China is today the world's longest continuous civilization. For Bob Whyte of St. Peters College, Oxford, China is an agricultural civilization with rhythms and balance. F.W. Mote of Princeton University said that China is centered upon the earth, therefore, the earth is China's foundation. F. H. King of the University of Wisconsin stated that the reason the Chinese farmers have been farming the same earth for 4,000 years is mainly due to the use of manure. Dr. Cover Yu of Oxford said that the deepest crisis in China today is axiological crisis, a value crisis. J. King Fairbank of Harvard said that a long Chinese history is due to centralization of authority and promotion of intellectual unity.
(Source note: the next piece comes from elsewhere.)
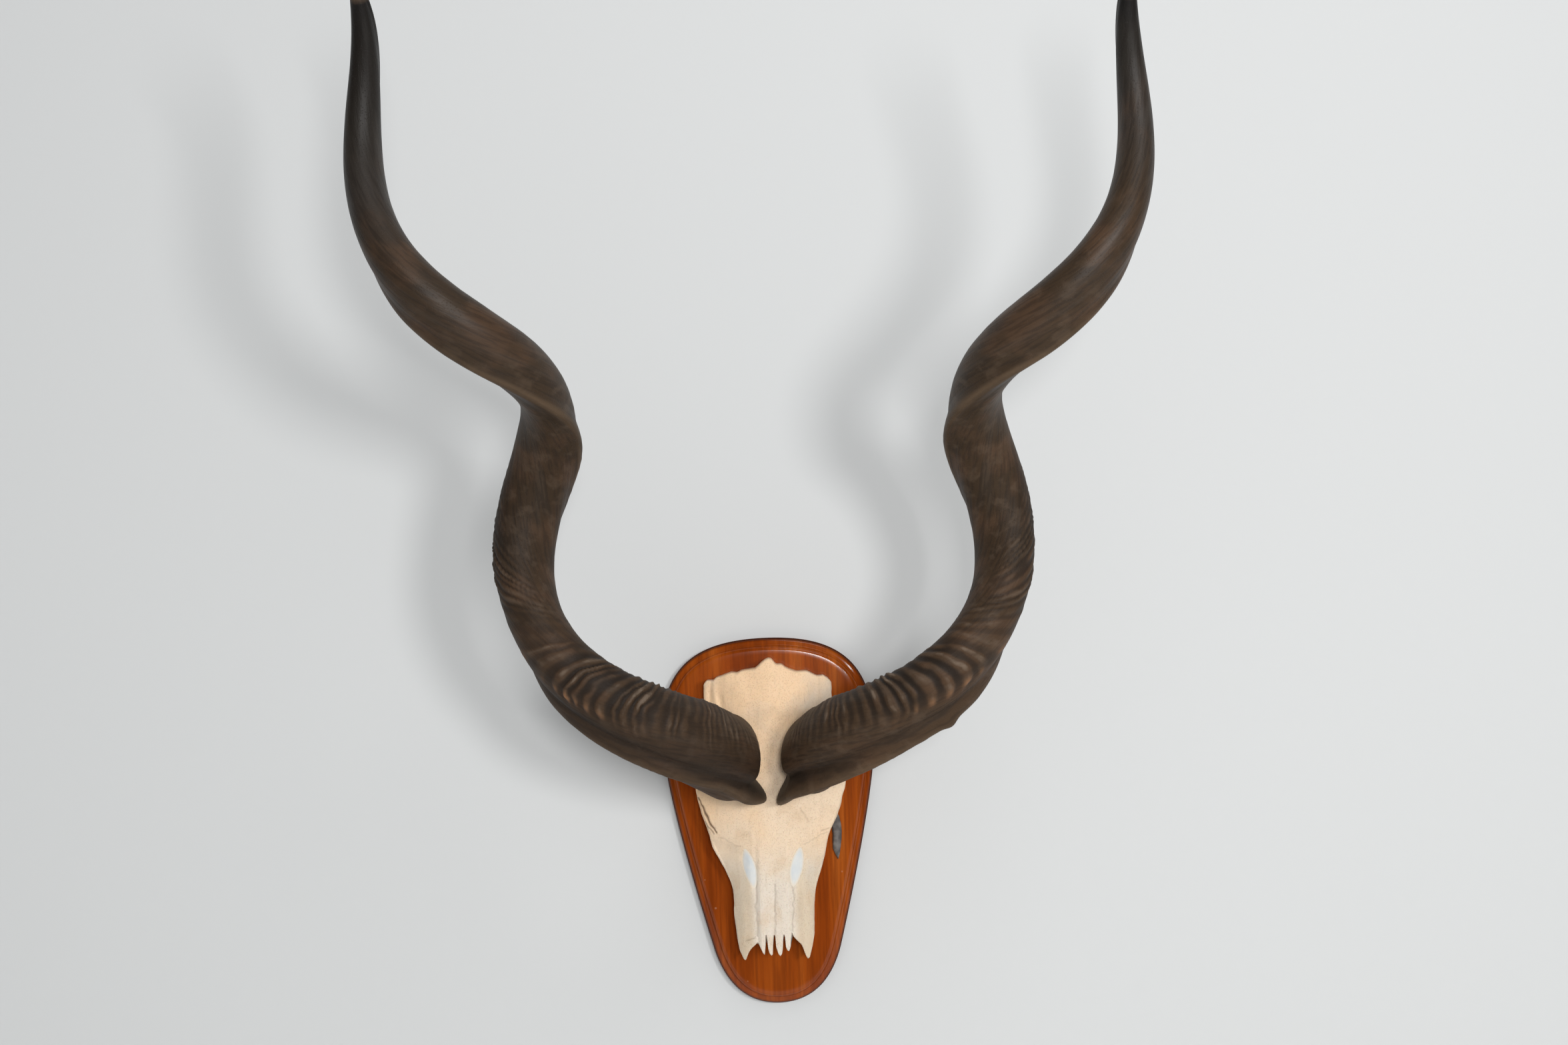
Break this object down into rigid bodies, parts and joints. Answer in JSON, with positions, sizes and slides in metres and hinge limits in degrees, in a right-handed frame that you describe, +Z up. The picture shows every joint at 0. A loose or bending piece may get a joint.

John Merson of Australia said that the imperial examination of China is how China perpetuated the traditional values. Pearl S. Buck in her book "The Good Earth" showed how the traditional moral values penetrated the peasant's level. Wolfgang Franke said that the purpose of the entire Chinese history is to fulfill the Mandate of Heaven. Richard Willhelm in his translation of I-Ching said that ancestral worship is the height of Chinese civilization. Joseph Needham after some 60 years of research concluded that the secret of China's long history is to uphold agriculture above commercial interest.
"We plough the fields and scatter the good seed on the land, but it is fed and watered by God's almighty hand; he sends the snow in winter, the warmth to swell the grain, the breezes and the sunshine, and soft refreshing rain. All good gifts around us are sent from heaven above; then thank the Lord, O thank the Lord, for all his love."